Damn, they look funny when they do that, don't they? There is more to reviewing books than the first three things that show up on Google. Carry on, Walter. Those of us that read your stuff know.Some of us have atttention spans, and we aren't afraid to use them.

7:39 AM  
Anonymous Anonymous said...

Who did what first aside, does it really matter? The Satanic Verses was hardly the first exploration of good, evil and religion, but it's fucking brilliant in ways that no other book I've ever read has been. Ultimately, we all stand on the shoulders of giants in one respect or another. Unless a work is completely derivative (like that Eragon kid), I don't see a problem. Reviewers are dumb for saying it and you oughtn't give it crecedence by letting it bother you.

6:42 PM  
Blogger dubjay said...

Ethan, you are wise.

In this field, though, sometimes this matters, because in order to read SF at all, we've all have to have the novelty gene. Who first pinged the novelty gene becomes a game that everyone plays.

11:05 AM  
Anonymous Anonymous said...

Unfortunate as it may be, that makes sense. Alas, that we may live to see a world without genres... :)

9:59 PM  
Blogger Michael Bernstein said...

"The whole creating-universes thing is pretty much mine, though I suppose it may lean on the last scene of the final Cities in Flight novel."

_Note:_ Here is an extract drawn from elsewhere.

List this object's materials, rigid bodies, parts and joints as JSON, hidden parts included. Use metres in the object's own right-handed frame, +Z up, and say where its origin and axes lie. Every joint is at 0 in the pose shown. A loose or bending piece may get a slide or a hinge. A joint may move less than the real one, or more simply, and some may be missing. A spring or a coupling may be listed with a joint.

A minor quibble with your quibble: My memory may be faulty, but didn't Jack L. Chalker do something with that in his 'Well of Souls' and 'Wonderland Gambit' series (possibly elsewhere)?

11:07 AM  
Blogger dubjay said...

Michael, don't spoil my rant with facts!

Actually I haven't read the Chalker, so if I'm glomming his idea, I'm doing it all unknowing.

Which is a frustrating thing, by the by. I'm always straining my grey cells trying to come up with new ideas, and when I do, I discover that Fred Pohl used the idea 50 years ago.